Thursday, June 11, 2009

The Tale of the Two Evil Blacksmiths

I had dinner with Lilo last night, which was fun.  I swear, she knows the most about Berlin out of anybody in the entire city.  I told her about an art exhibit I was planning on seeing at some point, by John Heartfield, a German who anglicized his name in protest against the NAZIs, who did anti-NAZI propaganda in the Dadaistic style of collage, and of course Lilo not only has several books of his work, but also knew him and told me where he lived in East Berlin (on Friedrichstrasse).

But what I found most striking about what we talked about was the story of the woman who she bought her house in Zingst from.  The house used to be a blacksmith’s workshop, and this woman had been married to the blacksmith.  She was a blacksmith’s daughter, and her only real option for marriage was to marry her father’s apprentice.  His first apprentice was her true love.  But it was during WWI, and he had to go off to fight for the Germans.  He actually survived the war, and had a few days to spend in Berlin before going back home to the small town in Mecklenburg-Vorpommern where the blacksmith’s daughter lived.  He walked out of the Stettiner Bahnhof (now S-Bhf Nordbahnhof) and was immediately run over and killed by the Strassenbahn (S-Bahn).  Later, the woman married her father’s next apprentice, and he was a mean, stingy man, who would make his wife come to him in the smithy to ask for money to do the little grocery shopping they had to do (they had a farm as well as a vegetable garden).  When she got back, she’d have to give him all of the change, and he would check to make sure  she hadn’t bought any sweets for their children.

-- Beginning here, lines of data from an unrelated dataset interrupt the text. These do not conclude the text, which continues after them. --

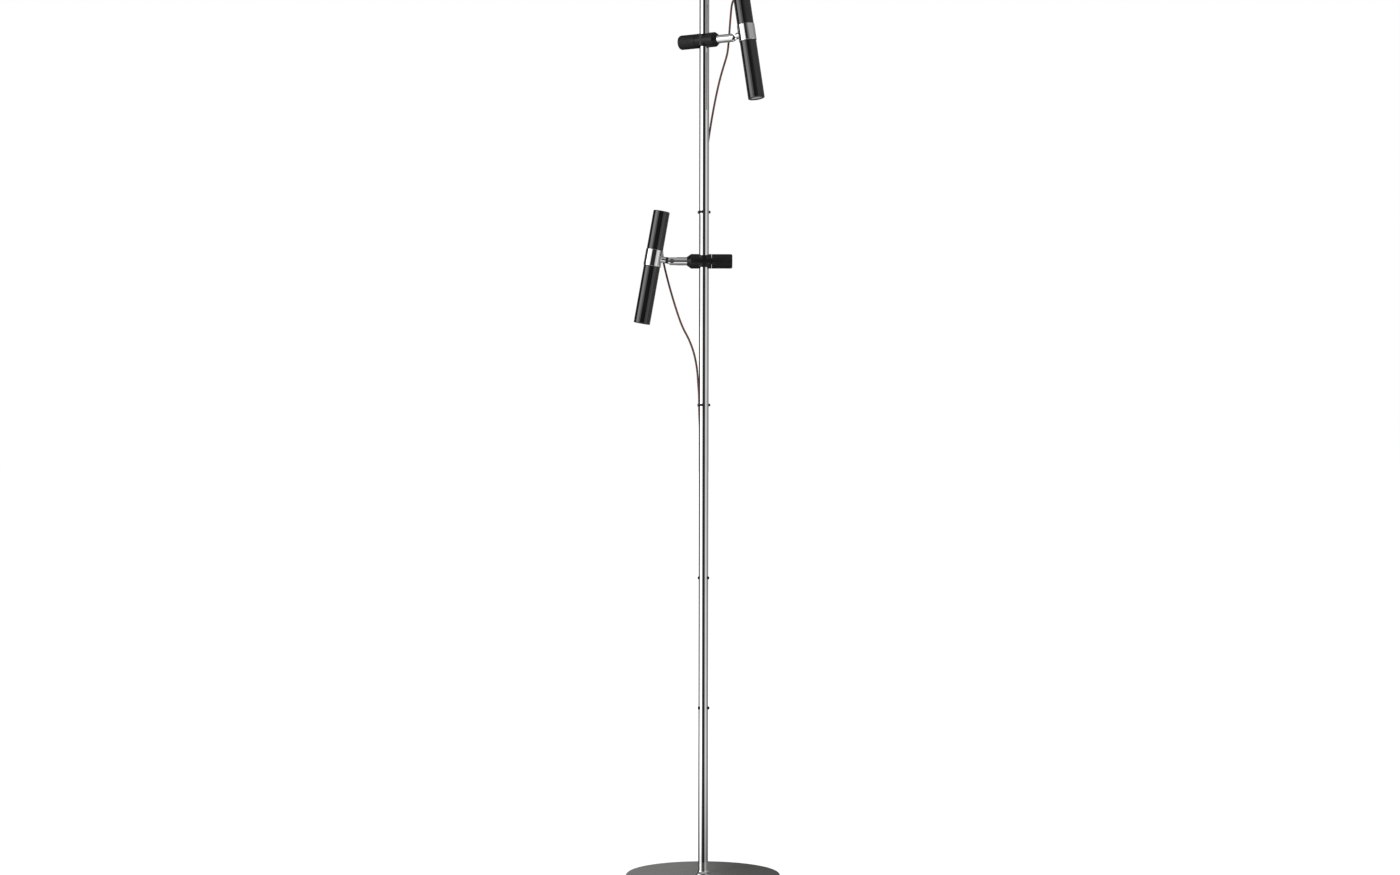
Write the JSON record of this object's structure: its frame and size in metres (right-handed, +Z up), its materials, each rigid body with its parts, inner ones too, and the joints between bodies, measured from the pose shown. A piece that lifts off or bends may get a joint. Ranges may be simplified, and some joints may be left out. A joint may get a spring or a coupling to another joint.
{
  "type": "floor lamp",
  "caption": "Free-standing pole floor lamp: weighted round base, chrome pole, and slim tubular spotlights on sliding, swivelling clamps.",
  "frame": {"origin": "centre of the base's underside, on the floor, on the pole's axis", "axes": "+Z up along the pole, +X to the right and +Y to the back as the lamp is seen from its front"},
  "size_m": [0.3, 0.3, 1.754],
  "materials": {
    "felt": "matte",
    "cast_iron": "matte",
    "base_grey": "satin",
    "chrome": "polished",
    "zinc_steel": "satin",
    "brass": "satin",
    "nylon": "satin",
    "clamp_black": "satin",
    "knob_black": "satin",
    "head_black": "gloss",
    "lens_frost": "satin",
    "reflector": "polished",
    "heat_sink": "satin",
    "led_board": "satin",
    "cord_brown": "satin",
    "black_rubber": "matte",
    "clip_plastic": "satin",
    "terminal_plastic": "satin",
    "wire_white": "satin",
    "friction_washer": "satin"
  },
  "bodies": {
    "root": {"base_felt_pad": "felt", "base_weight": "cast_iron", "base_cover": "base_grey", "foot_nut": "zinc_steel", "foot_washer": "zinc_steel", "foot_stud": "zinc_steel", "foot_collar": "chrome", "pole": "chrome", "pole_insert": "zinc_steel", "pole_top_cap": "chrome", "cable_clips": "clip_plastic", "base_grommet": "black_rubber", "outlet_gland": "black_rubber", "terminal_block": "terminal_plastic", "upper_free_cord": "cord_brown", "lower_free_cord": "cord_brown", "upper_cord_mid": "cord_brown", "upper_pole_cord": "cord_brown", "lower_pole_cord": "cord_brown"},
    "upper_slider": {"upper_liner": "nylon"},
    "upper_clamp": {"upper_clamp_body": "clamp_black", "upper_arm": "chrome", "upper_hinge_screw": "zinc_steel", "upper_hinge_washers": "friction_washer"},
    "upper_shoe": {"upper_shoe": "brass"},
    "upper_knob": {"upper_knob": "knob_black", "upper_knob_insert": "brass"},
    "upper_head": {"upper_head_lug": "chrome", "upper_head_band": "chrome", "upper_long_tube": "head_black", "upper_short_tube": "head_black", "upper_bezel": "head_black", "upper_end_cap": "head_black", "upper_lens": "lens_frost", "upper_reflector": "reflector", "upper_led_module": "led_board", "upper_heat_sink": "heat_sink", "upper_head_wires": "wire_white", "upper_cord_gland": "black_rubber"},
    "lower_slider": {"lower_liner": "nylon"},
    "lower_clamp": {"lower_clamp_body": "clamp_black", "lower_arm": "chrome", "lower_hinge_screw": "zinc_steel", "lower_hinge_washers": "friction_washer"},
    "lower_shoe": {"lower_shoe": "brass"},
    "lower_knob": {"lower_knob": "knob_black", "lower_knob_insert": "brass"},
    "lower_head": {"lower_head_lug": "chrome", "lower_head_band": "chrome", "lower_long_tube": "head_black", "lower_short_tube": "head_black", "lower_bezel": "head_black", "lower_end_cap": "head_black", "lower_lens": "lens_frost", "lower_reflector": "reflector", "lower_led_module": "led_board", "lower_heat_sink": "heat_sink", "lower_head_wires": "wire_white", "lower_cord_gland": "black_rubber"}
  },
  "joints": [
    {"name": "upper_slide", "type": "slide", "parent": "root", "child": "upper_slider", "axis": [0, 0, 1], "range_m": [-0.1, 0.02], "deforming": ["upper_free_cord"]},
    {"name": "upper_swing", "type": "hinge", "parent": "upper_slider", "child": "upper_clamp", "pos_m": [0, 0, 1.6305], "axis": [0, 0, 1], "range_deg": [-90, 90], "deforming": ["upper_free_cord"]},
    {"name": "upper_tilt", "type": "hinge", "parent": "upper_clamp", "child": "upper_head", "pos_m": [0.0514, -0.03467, 1.6305], "axis": [0.5592, 0.829, 0], "range_deg": [-25, 35], "deforming": ["upper_free_cord"]},
    {"name": "upper_shoe_slide", "type": "slide", "parent": "upper_clamp", "child": "upper_shoe", "axis": [-0.829, 0.5592, 0], "range_m": [0, 0.00151]},
    {"name": "upper_knob_turn", "type": "hinge", "parent": "upper_clamp", "child": "upper_knob", "pos_m": [0, 0, 1.6305], "axis": [-0.829, 0.5592, 0], "range_deg": [0, 540]},
    {"name": "lower_slide", "type": "slide", "parent": "root", "child": "lower_slider", "axis": [0, 0, 1], "range_m": [-0.1, 0.02], "deforming": ["lower_free_cord", "upper_cord_mid"]},
    {"name": "lower_swing", "type": "hinge", "parent": "lower_slider", "child": "lower_clamp", "pos_m": [0, 0, 1.2025], "axis": [0, 0, 1], "range_deg": [-90, 90], "deforming": ["lower_free_cord", "upper_cord_mid"]},
    {"name": "lower_tilt", "type": "hinge", "parent": "lower_clamp", "child": "lower_head", "pos_m": [-0.062, 0, 1.2025], "axis": [0, -1, 0], "range_deg": [-25, 35], "deforming": ["lower_free_cord"]},
    {"name": "lower_shoe_slide", "type": "slide", "parent": "lower_clamp", "child": "lower_shoe", "axis": [1, 0, 0], "range_m": [0, 0.00151]},
    {"name": "lower_knob_turn", "type": "hinge", "parent": "lower_clamp", "child": "lower_knob", "pos_m": [0, 0, 1.2025], "axis": [1, 0, 0], "range_deg": [0, 540]}
  ],
  "couplings": [
    {"joint": "upper_shoe_slide", "follows": "upper_knob_turn", "m_per_rad": 0.00015915},
    {"joint": "lower_shoe_slide", "follows": "lower_knob_turn", "m_per_rad": 0.00015915}
  ]
}
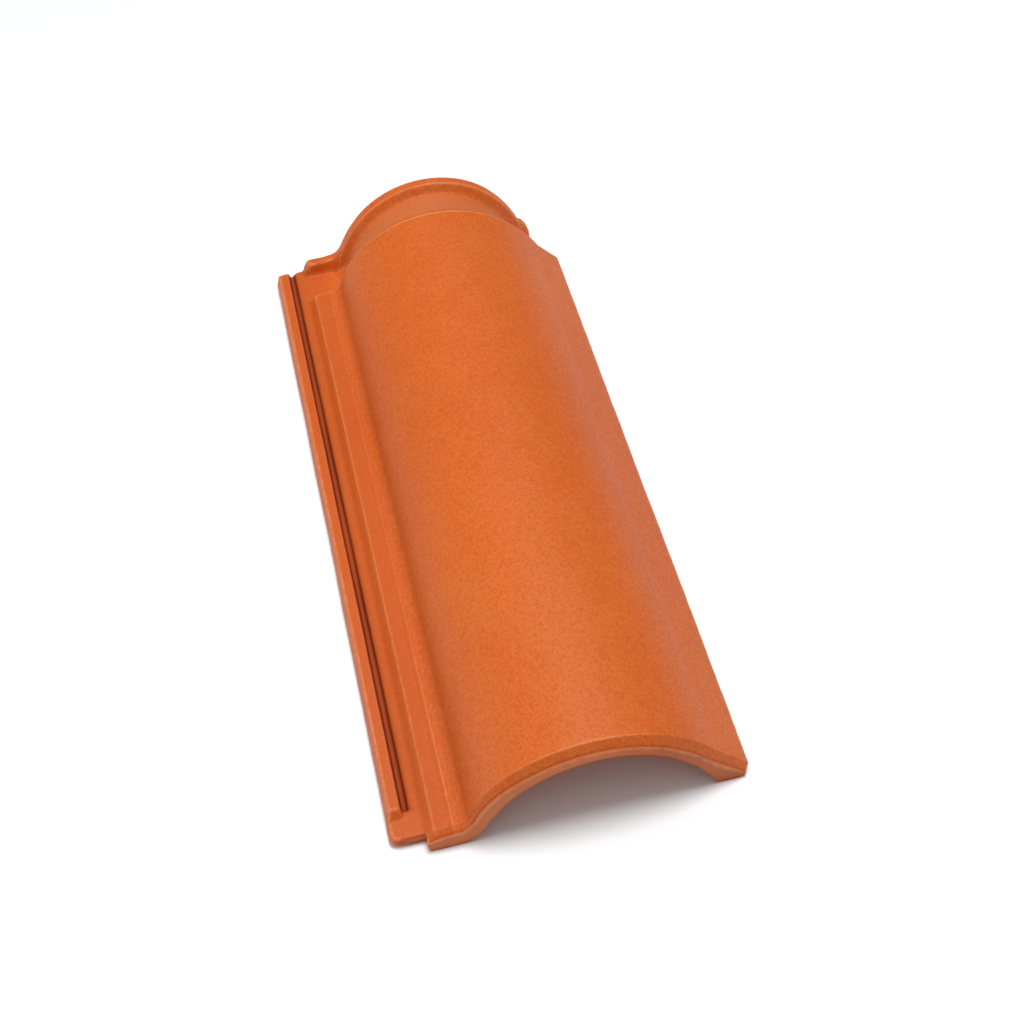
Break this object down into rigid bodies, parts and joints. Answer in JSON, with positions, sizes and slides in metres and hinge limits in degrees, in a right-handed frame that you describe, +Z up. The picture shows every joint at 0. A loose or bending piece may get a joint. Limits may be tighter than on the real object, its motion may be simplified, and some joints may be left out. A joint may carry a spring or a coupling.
{
  "type": "clay roof tile",
  "caption": "Narrow interlocking clay roof tile: a long half-round barrel with a raised rib at its head and a side-lock channel along its left edge.",
  "frame": {"origin": "middle of the tile's footprint, on the plane it rests on", "axes": "+Y along the tile from its nose to its head, +Z up through the barrel's crest, side-lock flange on the -X side"},
  "size_m": [0.19, 0.45, 0.0662],
  "materials": {
    "clay": "unglazed fired clay, satin, with paler worn edges"
  },
  "bodies": {
    "root": {"roof_tile": "clay"}
  },
  "joints": []
}
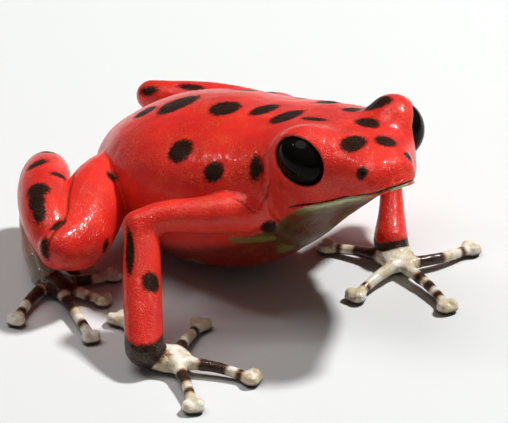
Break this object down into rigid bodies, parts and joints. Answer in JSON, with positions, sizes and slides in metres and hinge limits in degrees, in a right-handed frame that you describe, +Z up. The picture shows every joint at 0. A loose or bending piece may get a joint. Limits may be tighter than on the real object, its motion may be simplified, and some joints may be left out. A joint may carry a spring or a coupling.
{
  "type": "model of a poison dart frog",
  "caption": "Life-size still model of a strawberry poison dart frog, sitting with its head raised and its hands and feet spread flat.",
  "frame": {"origin": "middle of the model's base, on the floor", "axes": "+X forward along the trunk, +Y to the frog's left, +Z up"},
  "size_m": [0.0226, 0.0244, 0.0104],
  "materials": {
    "skin_torso": "glossy",
    "skin_head": "glossy",
    "eye_left": "glossy",
    "eye_right": "glossy",
    "skin_upper_arm_left": "glossy",
    "skin_upper_arm_right": "glossy",
    "skin_forearm_left": "glossy",
    "skin_forearm_right": "glossy",
    "skin_hand_left": "glossy",
    "skin_hand_right": "glossy",
    "skin_thigh_left": "glossy",
    "skin_thigh_right": "glossy",
    "skin_shank_left": "glossy",
    "skin_shank_right": "glossy",
    "skin_tarsus_left": "glossy",
    "skin_tarsus_right": "glossy",
    "skin_foot_left": "glossy",
    "skin_foot_right": "glossy"
  },
  "bodies": {
    "root": {"torso": "skin_torso", "head": "skin_head", "eye_left": "eye_left", "eye_right": "eye_right", "upper_arm_left": "skin_upper_arm_left", "upper_arm_right": "skin_upper_arm_right", "forearm_left": "skin_forearm_left", "forearm_right": "skin_forearm_right", "hand_left": "skin_hand_left", "hand_right": "skin_hand_right", "thigh_left": "skin_thigh_left", "thigh_right": "skin_thigh_right", "shank_left": "skin_shank_left", "shank_right": "skin_shank_right", "tarsus_left": "skin_tarsus_left", "tarsus_right": "skin_tarsus_right", "foot_left": "skin_foot_left", "foot_right": "skin_foot_right"}
  },
  "joints": []
}
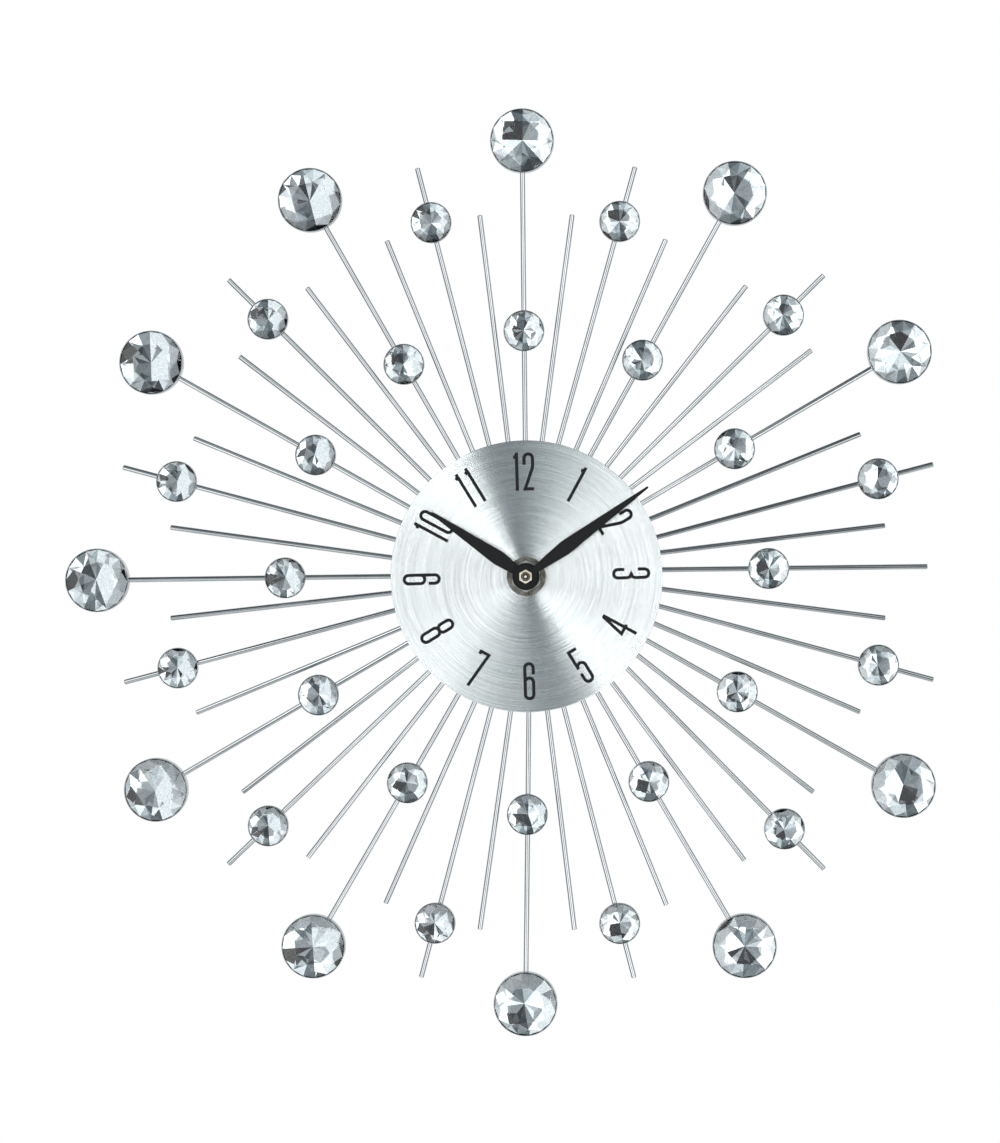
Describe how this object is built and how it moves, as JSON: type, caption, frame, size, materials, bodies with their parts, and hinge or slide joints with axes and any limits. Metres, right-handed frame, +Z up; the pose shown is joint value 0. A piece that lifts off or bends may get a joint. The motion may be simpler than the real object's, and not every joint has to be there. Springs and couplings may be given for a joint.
{
  "type": "sunburst wall clock",
  "caption": "Wall clock with a star of steel rods set with faceted jewels, a round brushed dial, hour and minute hands, and a battery quartz movement with its gear train.",
  "frame": {"origin": "on the axis of the hands, where it meets the flat back of the movement, which rests on the wall", "axes": "+Z up towards 12 o'clock, +X towards 3 o'clock as seen from the front, -Y out of the wall towards the viewer"},
  "size_m": [0.3094, 0.0305, 0.33],
  "materials": {
    "polished_steel": "polished round bar and pressed sheet, bright",
    "jewel": "clear faceted acrylic backed with silver foil",
    "spun_aluminium": "fine concentric spun brushing",
    "black_paint": "matt black",
    "brass": "pale turned brass",
    "nickel": "dull nickel plate",
    "rubber": "plain black",
    "black_plastic": "fine moulded texture",
    "white_plastic": "moulded acetal",
    "magnet": "bonded ferrite",
    "knob_plastic": "moulded",
    "silicon_steel": "stamped sheet",
    "copper": "enamelled winding wire",
    "board": "green solder mask",
    "spring_steel": "nickel-plated strip",
    "battery_can": "printed sleeve over a steel can"
  },
  "bodies": {
    "clock": {"ray_frame": "polished_steel", "dial": "spun_aluminium", "bushing_nut": "nickel", "dial_washer": "nickel", "rubber_washer": "rubber", "movement_case": "black_plastic", "back_cover": "black_plastic", "middle_plate": "white_plastic", "stator": "silicon_steel", "coil": "copper", "circuit_board": "board", "positive_contact": "spring_steel", "negative_contact": "spring_steel", "large_jewel_1": "jewel", "large_jewel_2": "jewel", "large_jewel_4": "jewel", "large_jewel_5": "jewel", "large_jewel_6": "jewel", "large_jewel_7": "jewel", "large_jewel_8": "jewel", "large_jewel_9": "jewel", "large_jewel_10": "jewel", "large_jewel_11": "jewel", "large_jewel_12": "jewel", "inner_jewel_1": "jewel", "inner_jewel_2": "jewel", "inner_jewel_3": "jewel", "inner_jewel_4": "jewel", "inner_jewel_5": "jewel", "inner_jewel_6": "jewel", "inner_jewel_7": "jewel", "inner_jewel_8": "jewel", "inner_jewel_9": "jewel", "inner_jewel_10": "jewel", "inner_jewel_11": "jewel", "inner_jewel_12": "jewel", "outer_jewel_1": "jewel", "outer_jewel_2": "jewel", "outer_jewel_3": "jewel", "outer_jewel_4": "jewel", "outer_jewel_5": "jewel", "outer_jewel_6": "jewel", "outer_jewel_7": "jewel", "outer_jewel_8": "jewel", "outer_jewel_9": "jewel", "outer_jewel_10": "jewel", "outer_jewel_11": "jewel", "outer_jewel_12": "jewel"},
    "minute_arbor": {"minute_hand": "black_paint", "hand_nut": "brass", "centre_wheel": "brass"},
    "hour_arbor": {"hour_hand": "black_paint", "hour_wheel": "white_plastic"},
    "motion_wheel": {"motion_wheel": "white_plastic"},
    "setting_knob": {"setting_knob": "knob_plastic"},
    "third_wheel": {"third_wheel": "white_plastic"},
    "seconds_wheel": {"seconds_wheel": "white_plastic"},
    "intermediate_wheel": {"intermediate_wheel": "white_plastic"},
    "rotor": {"rotor": "magnet"},
    "battery": {"battery": "battery_can"}
  },
  "joints": [
    {"name": "minute_hand_turn", "type": "hinge", "parent": "clock", "child": "minute_arbor", "pos_m": [0, 0, 0], "axis": [0, 1, 0], "continuous": true},
    {"name": "hour_hand_turn", "type": "hinge", "parent": "clock", "child": "hour_arbor", "pos_m": [0, 0, 0], "axis": [0, 1, 0], "continuous": true},
    {"name": "motion_wheel_turn", "type": "hinge", "parent": "clock", "child": "motion_wheel", "pos_m": [-0.00679, 0, 0.00679], "axis": [0, 1, 0], "continuous": true},
    {"name": "setting_knob_turn", "type": "hinge", "parent": "clock", "child": "setting_knob", "pos_m": [-0.01358, 0, 0.01358], "axis": [0, 1, 0], "continuous": true},
    {"name": "third_wheel_turn", "type": "hinge", "parent": "clock", "child": "third_wheel", "pos_m": [0.00867, 0, 0.00153], "axis": [0, 1, 0], "continuous": true},
    {"name": "seconds_wheel_turn", "type": "hinge", "parent": "clock", "child": "seconds_wheel", "pos_m": [0, 0, 0], "axis": [0, 1, 0], "continuous": true},
    {"name": "intermediate_wheel_turn", "type": "hinge", "parent": "clock", "child": "intermediate_wheel", "pos_m": [-0.00113, 0, 0.00638], "axis": [0, 1, 0], "continuous": true},
    {"name": "rotor_turn", "type": "hinge", "parent": "clock", "child": "rotor", "pos_m": [0.00045, 0, 0.01226], "axis": [0, 1, 0], "continuous": true},
    {"name": "battery_slide", "type": "slide", "parent": "clock", "child": "battery", "axis": [0, 1, 0], "range_m": [0, 0.02]}
  ],
  "couplings": [
    {"joint": "hour_hand_turn", "follows": "minute_hand_turn", "ratio": 0.083333},
    {"joint": "motion_wheel_turn", "follows": "minute_hand_turn", "ratio": -0.33333},
    {"joint": "setting_knob_turn", "follows": "minute_hand_turn", "ratio": 1},
    {"joint": "third_wheel_turn", "follows": "minute_hand_turn", "ratio": -8},
    {"joint": "seconds_wheel_turn", "follows": "minute_hand_turn", "ratio": 60},
    {"joint": "intermediate_wheel_turn", "follows": "minute_hand_turn", "ratio": -300},
    {"joint": "rotor_turn", "follows": "minute_hand_turn", "ratio": 1800}
  ]
}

The story goes on… so her husband had a brother, who was also a blacksmith, but he owned his own small company and had about 5 or 6 workers.  He was quite wealthy and he owned a large villa outside of Hamburg.  He was also a very hard man, who was cruel to his wife and children, as well as the workers.  One day, two of his workers beat him to death.  Normally, they would have been sentenced to death, but WWII had just begun, so they were sent to fight in a battalion of criminals, who were always sent to the most dangerous battles.  The wife of the Hamburg blacksmith was so grateful to these two men who killed her husband, that she sent them care packages throughout the entire war, but nobody knows what happened to them in the end, whether they lived or were killed in combat.  And so ends the tale...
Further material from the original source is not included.